→ **Do this**
Reproduce exactly the lines from the one containing "imported = [obj" through the one containing "return made", both included, and nothing else.

→ **Material for this exercise**
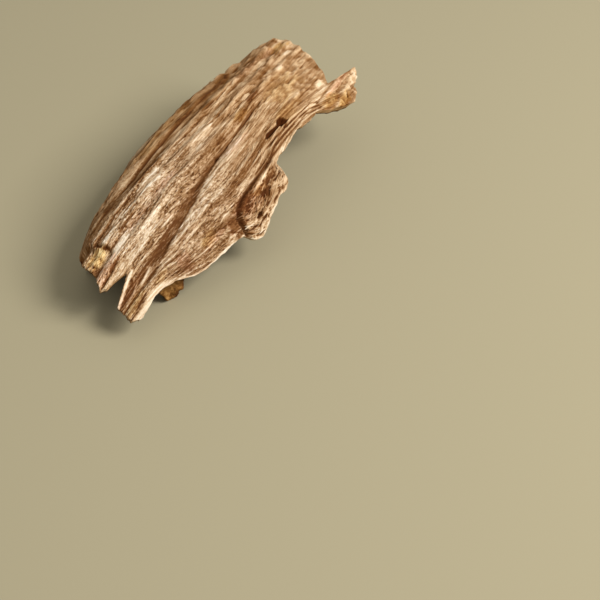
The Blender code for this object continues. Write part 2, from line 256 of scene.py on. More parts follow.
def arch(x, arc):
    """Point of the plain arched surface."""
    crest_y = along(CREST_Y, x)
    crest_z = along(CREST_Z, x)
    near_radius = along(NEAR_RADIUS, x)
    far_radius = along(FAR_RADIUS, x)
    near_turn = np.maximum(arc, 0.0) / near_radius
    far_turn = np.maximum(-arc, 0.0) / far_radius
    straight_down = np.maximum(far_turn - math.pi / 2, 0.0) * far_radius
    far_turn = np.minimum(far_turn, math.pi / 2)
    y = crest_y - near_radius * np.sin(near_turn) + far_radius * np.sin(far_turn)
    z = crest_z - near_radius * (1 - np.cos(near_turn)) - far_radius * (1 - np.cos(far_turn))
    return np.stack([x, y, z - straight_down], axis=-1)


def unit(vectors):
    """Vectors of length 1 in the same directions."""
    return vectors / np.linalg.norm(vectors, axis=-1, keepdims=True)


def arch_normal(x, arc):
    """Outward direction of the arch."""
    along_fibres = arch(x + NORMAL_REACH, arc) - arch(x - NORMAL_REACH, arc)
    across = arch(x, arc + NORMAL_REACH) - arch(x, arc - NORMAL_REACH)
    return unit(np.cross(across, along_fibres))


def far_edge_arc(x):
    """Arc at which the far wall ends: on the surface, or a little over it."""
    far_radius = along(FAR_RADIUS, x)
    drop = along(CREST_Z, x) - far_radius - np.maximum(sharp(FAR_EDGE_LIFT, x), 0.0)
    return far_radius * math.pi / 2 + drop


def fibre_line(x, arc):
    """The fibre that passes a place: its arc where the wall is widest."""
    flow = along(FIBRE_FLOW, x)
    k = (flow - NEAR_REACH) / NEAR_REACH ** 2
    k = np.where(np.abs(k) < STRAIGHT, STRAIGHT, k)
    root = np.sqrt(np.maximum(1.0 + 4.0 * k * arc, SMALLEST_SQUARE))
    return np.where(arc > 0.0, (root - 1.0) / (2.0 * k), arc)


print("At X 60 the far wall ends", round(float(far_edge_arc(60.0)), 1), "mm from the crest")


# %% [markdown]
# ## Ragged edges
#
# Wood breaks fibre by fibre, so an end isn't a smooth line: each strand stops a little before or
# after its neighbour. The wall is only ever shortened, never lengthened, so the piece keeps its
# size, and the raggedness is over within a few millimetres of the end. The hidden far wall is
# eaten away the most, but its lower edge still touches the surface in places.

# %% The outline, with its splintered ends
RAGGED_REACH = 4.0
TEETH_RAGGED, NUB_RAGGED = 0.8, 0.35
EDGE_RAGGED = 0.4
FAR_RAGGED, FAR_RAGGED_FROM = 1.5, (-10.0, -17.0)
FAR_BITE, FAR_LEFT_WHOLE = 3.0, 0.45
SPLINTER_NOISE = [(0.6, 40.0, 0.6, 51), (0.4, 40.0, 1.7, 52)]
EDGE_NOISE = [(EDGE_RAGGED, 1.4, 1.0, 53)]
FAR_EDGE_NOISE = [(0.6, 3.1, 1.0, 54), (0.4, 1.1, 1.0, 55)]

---

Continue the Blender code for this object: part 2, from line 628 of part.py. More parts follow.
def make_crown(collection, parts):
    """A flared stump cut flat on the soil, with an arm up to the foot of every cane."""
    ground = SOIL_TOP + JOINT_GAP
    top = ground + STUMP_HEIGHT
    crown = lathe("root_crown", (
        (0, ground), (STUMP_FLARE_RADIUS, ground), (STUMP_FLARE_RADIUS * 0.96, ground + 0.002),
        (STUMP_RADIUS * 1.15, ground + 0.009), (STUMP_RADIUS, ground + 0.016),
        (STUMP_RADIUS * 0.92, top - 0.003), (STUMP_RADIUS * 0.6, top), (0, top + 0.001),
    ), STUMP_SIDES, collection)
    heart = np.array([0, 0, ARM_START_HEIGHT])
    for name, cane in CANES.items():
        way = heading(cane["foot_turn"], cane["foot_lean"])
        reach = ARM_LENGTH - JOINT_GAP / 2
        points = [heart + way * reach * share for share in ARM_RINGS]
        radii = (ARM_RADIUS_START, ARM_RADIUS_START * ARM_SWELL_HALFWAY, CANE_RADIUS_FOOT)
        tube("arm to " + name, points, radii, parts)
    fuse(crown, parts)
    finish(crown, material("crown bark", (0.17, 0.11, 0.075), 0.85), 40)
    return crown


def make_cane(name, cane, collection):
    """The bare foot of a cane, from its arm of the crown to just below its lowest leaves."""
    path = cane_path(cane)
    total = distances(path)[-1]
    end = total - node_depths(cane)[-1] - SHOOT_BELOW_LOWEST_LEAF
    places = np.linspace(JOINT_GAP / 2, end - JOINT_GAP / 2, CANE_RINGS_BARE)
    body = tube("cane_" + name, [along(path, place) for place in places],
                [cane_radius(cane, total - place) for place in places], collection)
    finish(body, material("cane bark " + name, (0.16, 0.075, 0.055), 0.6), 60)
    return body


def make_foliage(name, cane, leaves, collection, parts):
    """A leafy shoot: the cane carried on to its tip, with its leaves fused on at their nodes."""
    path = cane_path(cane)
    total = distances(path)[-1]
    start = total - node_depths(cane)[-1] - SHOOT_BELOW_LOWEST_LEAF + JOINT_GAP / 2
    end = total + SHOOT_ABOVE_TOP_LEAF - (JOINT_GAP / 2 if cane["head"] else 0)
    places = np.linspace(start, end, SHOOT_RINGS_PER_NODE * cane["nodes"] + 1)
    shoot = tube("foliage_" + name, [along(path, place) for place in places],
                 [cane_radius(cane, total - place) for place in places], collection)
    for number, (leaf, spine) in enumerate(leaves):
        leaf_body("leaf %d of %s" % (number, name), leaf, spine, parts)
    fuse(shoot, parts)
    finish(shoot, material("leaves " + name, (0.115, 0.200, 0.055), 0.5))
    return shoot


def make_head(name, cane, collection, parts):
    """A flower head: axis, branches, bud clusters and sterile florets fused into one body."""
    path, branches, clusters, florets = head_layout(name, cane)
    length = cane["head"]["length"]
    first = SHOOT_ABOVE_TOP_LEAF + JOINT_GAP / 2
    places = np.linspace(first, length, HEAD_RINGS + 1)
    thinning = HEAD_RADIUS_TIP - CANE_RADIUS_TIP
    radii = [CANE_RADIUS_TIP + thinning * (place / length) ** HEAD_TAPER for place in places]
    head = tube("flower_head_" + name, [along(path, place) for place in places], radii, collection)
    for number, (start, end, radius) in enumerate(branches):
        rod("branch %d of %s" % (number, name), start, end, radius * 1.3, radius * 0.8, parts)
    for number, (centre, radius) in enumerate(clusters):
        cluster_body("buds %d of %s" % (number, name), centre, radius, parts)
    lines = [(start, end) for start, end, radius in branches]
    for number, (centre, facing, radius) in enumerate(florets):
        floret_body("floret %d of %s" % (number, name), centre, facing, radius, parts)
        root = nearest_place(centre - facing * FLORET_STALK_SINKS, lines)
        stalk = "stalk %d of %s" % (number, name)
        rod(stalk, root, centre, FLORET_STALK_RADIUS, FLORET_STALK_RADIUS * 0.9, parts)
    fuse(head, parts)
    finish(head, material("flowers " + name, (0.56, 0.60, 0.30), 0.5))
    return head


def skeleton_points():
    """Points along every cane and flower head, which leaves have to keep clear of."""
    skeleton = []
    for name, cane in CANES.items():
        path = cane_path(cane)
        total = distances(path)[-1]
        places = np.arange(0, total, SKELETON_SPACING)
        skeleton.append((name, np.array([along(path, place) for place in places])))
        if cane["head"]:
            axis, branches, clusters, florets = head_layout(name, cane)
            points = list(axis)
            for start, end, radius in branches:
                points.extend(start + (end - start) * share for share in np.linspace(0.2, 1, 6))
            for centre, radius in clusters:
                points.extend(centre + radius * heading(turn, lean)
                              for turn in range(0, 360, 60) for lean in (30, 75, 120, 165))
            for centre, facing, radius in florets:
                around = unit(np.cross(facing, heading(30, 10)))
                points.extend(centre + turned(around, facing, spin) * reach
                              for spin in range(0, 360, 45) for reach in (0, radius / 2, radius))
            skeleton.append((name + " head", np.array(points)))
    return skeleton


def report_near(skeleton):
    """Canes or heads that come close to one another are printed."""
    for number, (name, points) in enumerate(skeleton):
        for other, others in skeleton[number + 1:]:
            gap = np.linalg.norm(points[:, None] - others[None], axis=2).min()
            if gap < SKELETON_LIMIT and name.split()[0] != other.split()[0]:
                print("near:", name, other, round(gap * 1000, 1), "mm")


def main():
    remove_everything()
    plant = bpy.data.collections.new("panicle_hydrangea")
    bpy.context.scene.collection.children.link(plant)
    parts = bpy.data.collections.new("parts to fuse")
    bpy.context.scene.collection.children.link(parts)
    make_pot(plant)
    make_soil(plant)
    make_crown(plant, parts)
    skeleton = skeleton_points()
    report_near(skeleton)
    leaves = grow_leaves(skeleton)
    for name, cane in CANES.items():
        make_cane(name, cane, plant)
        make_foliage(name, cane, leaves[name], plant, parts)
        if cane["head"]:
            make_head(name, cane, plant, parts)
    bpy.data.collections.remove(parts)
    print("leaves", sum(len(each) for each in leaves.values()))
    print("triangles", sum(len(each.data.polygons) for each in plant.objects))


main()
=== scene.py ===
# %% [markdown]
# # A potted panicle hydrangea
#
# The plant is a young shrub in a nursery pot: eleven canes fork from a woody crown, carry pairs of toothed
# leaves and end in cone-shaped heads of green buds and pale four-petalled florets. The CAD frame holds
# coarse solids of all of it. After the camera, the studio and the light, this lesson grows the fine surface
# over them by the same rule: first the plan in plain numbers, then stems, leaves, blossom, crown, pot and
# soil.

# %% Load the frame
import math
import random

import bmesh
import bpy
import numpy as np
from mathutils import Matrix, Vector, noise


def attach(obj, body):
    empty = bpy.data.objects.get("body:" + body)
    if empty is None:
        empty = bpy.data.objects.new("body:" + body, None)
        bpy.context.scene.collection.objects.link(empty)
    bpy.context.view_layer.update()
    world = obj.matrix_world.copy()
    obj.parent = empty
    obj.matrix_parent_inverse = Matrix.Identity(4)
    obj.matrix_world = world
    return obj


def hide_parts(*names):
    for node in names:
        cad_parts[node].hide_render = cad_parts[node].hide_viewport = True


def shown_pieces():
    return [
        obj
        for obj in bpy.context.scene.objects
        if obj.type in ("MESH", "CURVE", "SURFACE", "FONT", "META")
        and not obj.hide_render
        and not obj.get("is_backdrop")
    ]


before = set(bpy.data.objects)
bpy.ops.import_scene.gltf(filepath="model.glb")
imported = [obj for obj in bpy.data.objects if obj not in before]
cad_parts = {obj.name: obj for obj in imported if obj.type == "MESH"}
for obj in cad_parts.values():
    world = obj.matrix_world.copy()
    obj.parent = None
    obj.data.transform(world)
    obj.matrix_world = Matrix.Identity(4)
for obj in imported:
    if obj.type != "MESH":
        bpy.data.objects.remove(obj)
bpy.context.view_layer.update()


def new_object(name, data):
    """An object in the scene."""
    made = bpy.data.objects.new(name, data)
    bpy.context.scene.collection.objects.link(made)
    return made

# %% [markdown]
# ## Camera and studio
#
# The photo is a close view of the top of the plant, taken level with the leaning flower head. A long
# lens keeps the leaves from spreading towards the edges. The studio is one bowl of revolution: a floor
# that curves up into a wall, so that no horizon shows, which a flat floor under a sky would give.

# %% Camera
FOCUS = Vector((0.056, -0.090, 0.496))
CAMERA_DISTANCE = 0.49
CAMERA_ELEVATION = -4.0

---

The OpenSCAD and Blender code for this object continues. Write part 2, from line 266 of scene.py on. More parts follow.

→ **Response to this exercise**
imported = [obj for obj in bpy.data.objects if obj not in before]
cad_parts = {obj.name: obj for obj in imported if obj.type == "MESH"}
for obj in cad_parts.values():
    world = obj.matrix_world.copy()
    obj.parent = None
    obj.data.transform(world)
    obj.matrix_world = Matrix.Identity(4)
for obj in imported:
    if obj.type != "MESH":
        bpy.data.objects.remove(obj)
bpy.context.view_layer.update()


def new_object(name, data):
    """An object in the scene."""
    made = bpy.data.objects.new(name, data)
    bpy.context.scene.collection.objects.link(made)
    return made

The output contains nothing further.